WHAT NEEDS TO BE DONE
Write out the whole listing again, exactly as given.

RECORDED DATA
....

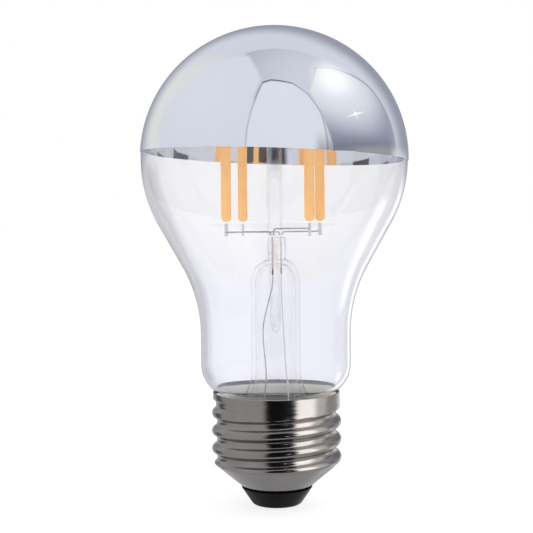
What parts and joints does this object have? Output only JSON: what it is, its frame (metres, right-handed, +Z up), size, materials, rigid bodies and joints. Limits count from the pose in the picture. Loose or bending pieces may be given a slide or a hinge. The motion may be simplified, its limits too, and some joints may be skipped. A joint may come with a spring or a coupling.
{
  "type": "filament led bulb",
  "caption": "Clear pear-shaped filament lamp with a silvered crown and a dark nickel screw cap",
  "frame": {"origin": "centre of the flat underside of the centre contact, on the lamp's axis", "axes": "+Z up the lamp's axis from the contact to the mirrored crown, front towards -Y, +X to the viewer's right"},
  "size_m": [0.0548, 0.0548, 0.0974],
  "materials": {
    "clear_glass": "clear blown glass",
    "mirror_silver": "polished silver mirror film",
    "dark_nickel": "polished dark nickel plate",
    "black_insulator": "black fused glass, glossy",
    "tinned_contact": "tinned, satin",
    "cap_cement": "baked cement, matt",
    "phosphor_yellow": "silicone with yellow phosphor",
    "nickel_wire": "drawn nickel wire",
    "seal_wire": "copper-clad sealing wire, reddish",
    "tinned_copper": "tinned copper wire",
    "board_green": "green circuit board",
    "chip_black": "black moulding",
    "capacitor_aluminium": "bare aluminium can",
    "chip_ceramic": "brown ceramic",
    "resistor_coating": "blue-green coating"
  },
  "bodies": {
    "root": {"glass_envelope": "clear_glass", "mirror_coating": "mirror_silver", "stem_flare": "clear_glass", "exhaust_tube": "clear_glass", "support_rod": "clear_glass", "cap_shell": "dark_nickel", "cap_cement": "cap_cement", "insulator": "black_insulator", "centre_contact": "tinned_contact", "contact_wire": "tinned_copper", "side_wire": "tinned_copper", "fuse_resistor": "resistor_coating", "fuse_board_wire": "tinned_copper", "driver_board": "board_green", "bridge_rectifier": "chip_black", "driver_chip": "chip_black", "chip_resistor_1": "chip_ceramic", "chip_resistor_2": "chip_ceramic", "chip_capacitor": "chip_ceramic", "capacitor_can": "capacitor_aluminium", "capacitor_lead_1": "capacitor_aluminium", "capacitor_lead_2": "capacitor_aluminium", "top_wire_1": "nickel_wire", "top_wire_2": "nickel_wire", "filament_1": "phosphor_yellow", "lower_tab_1": "nickel_wire", "upper_tab_1": "nickel_wire", "filament_2": "phosphor_yellow", "lower_tab_2": "nickel_wire", "upper_tab_2": "nickel_wire", "filament_3": "phosphor_yellow", "lower_tab_3": "nickel_wire", "upper_tab_3": "nickel_wire", "filament_4": "phosphor_yellow", "lower_tab_4": "nickel_wire", "upper_tab_4": "nickel_wire", "near_arm_wire": "nickel_wire", "near_branch_wire": "nickel_wire", "near_seal_wire": "seal_wire", "near_outer_wire": "tinned_copper", "far_arm_wire": "nickel_wire", "far_branch_wire": "nickel_wire", "far_seal_wire": "seal_wire", "far_outer_wire": "tinned_copper"}
  },
  "joints": []
}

....

SOLUTION BELOW
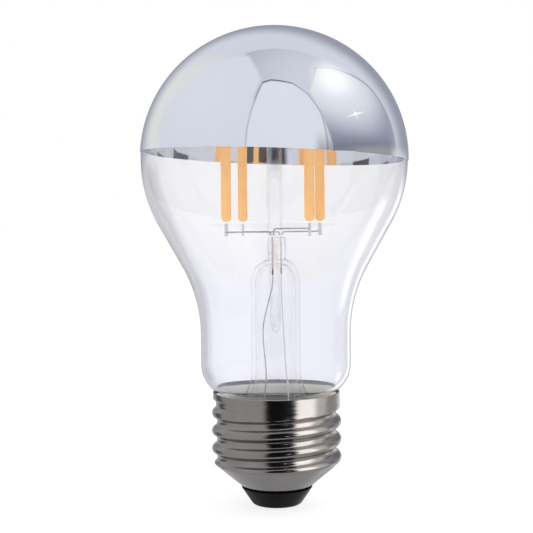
What parts and joints does this object have? Output only JSON: what it is, its frame (metres, right-handed, +Z up), size, materials, rigid bodies and joints. Limits count from the pose in the picture. Loose or bending pieces may be given a slide or a hinge. The motion may be simplified, its limits too, and some joints may be skipped. A joint may come with a spring or a coupling.
{
  "type": "filament led bulb",
  "caption": "Clear pear-shaped filament lamp with a silvered crown and a dark nickel screw cap",
  "frame": {"origin": "centre of the flat underside of the centre contact, on the lamp's axis", "axes": "+Z up the lamp's axis from the contact to the mirrored crown, front towards -Y, +X to the viewer's right"},
  "size_m": [0.0548, 0.0548, 0.0974],
  "materials": {
    "clear_glass": "clear blown glass",
    "mirror_silver": "polished silver mirror film",
    "dark_nickel": "polished dark nickel plate",
    "black_insulator": "black fused glass, glossy",
    "tinned_contact": "tinned, satin",
    "cap_cement": "baked cement, matt",
    "phosphor_yellow": "silicone with yellow phosphor",
    "nickel_wire": "drawn nickel wire",
    "seal_wire": "copper-clad sealing wire, reddish",
    "tinned_copper": "tinned copper wire",
    "board_green": "green circuit board",
    "chip_black": "black moulding",
    "capacitor_aluminium": "bare aluminium can",
    "chip_ceramic": "brown ceramic",
    "resistor_coating": "blue-green coating"
  },
  "bodies": {
    "root": {"glass_envelope": "clear_glass", "mirror_coating": "mirror_silver", "stem_flare": "clear_glass", "exhaust_tube": "clear_glass", "support_rod": "clear_glass", "cap_shell": "dark_nickel", "cap_cement": "cap_cement", "insulator": "black_insulator", "centre_contact": "tinned_contact", "contact_wire": "tinned_copper", "side_wire": "tinned_copper", "fuse_resistor": "resistor_coating", "fuse_board_wire": "tinned_copper", "driver_board": "board_green", "bridge_rectifier": "chip_black", "driver_chip": "chip_black", "chip_resistor_1": "chip_ceramic", "chip_resistor_2": "chip_ceramic", "chip_capacitor": "chip_ceramic", "capacitor_can": "capacitor_aluminium", "capacitor_lead_1": "capacitor_aluminium", "capacitor_lead_2": "capacitor_aluminium", "top_wire_1": "nickel_wire", "top_wire_2": "nickel_wire", "filament_1": "phosphor_yellow", "lower_tab_1": "nickel_wire", "upper_tab_1": "nickel_wire", "filament_2": "phosphor_yellow", "lower_tab_2": "nickel_wire", "upper_tab_2": "nickel_wire", "filament_3": "phosphor_yellow", "lower_tab_3": "nickel_wire", "upper_tab_3": "nickel_wire", "filament_4": "phosphor_yellow", "lower_tab_4": "nickel_wire", "upper_tab_4": "nickel_wire", "near_arm_wire": "nickel_wire", "near_branch_wire": "nickel_wire", "near_seal_wire": "seal_wire", "near_outer_wire": "tinned_copper", "far_arm_wire": "nickel_wire", "far_branch_wire": "nickel_wire", "far_seal_wire": "seal_wire", "far_outer_wire": "tinned_copper"}
  },
  "joints": []
}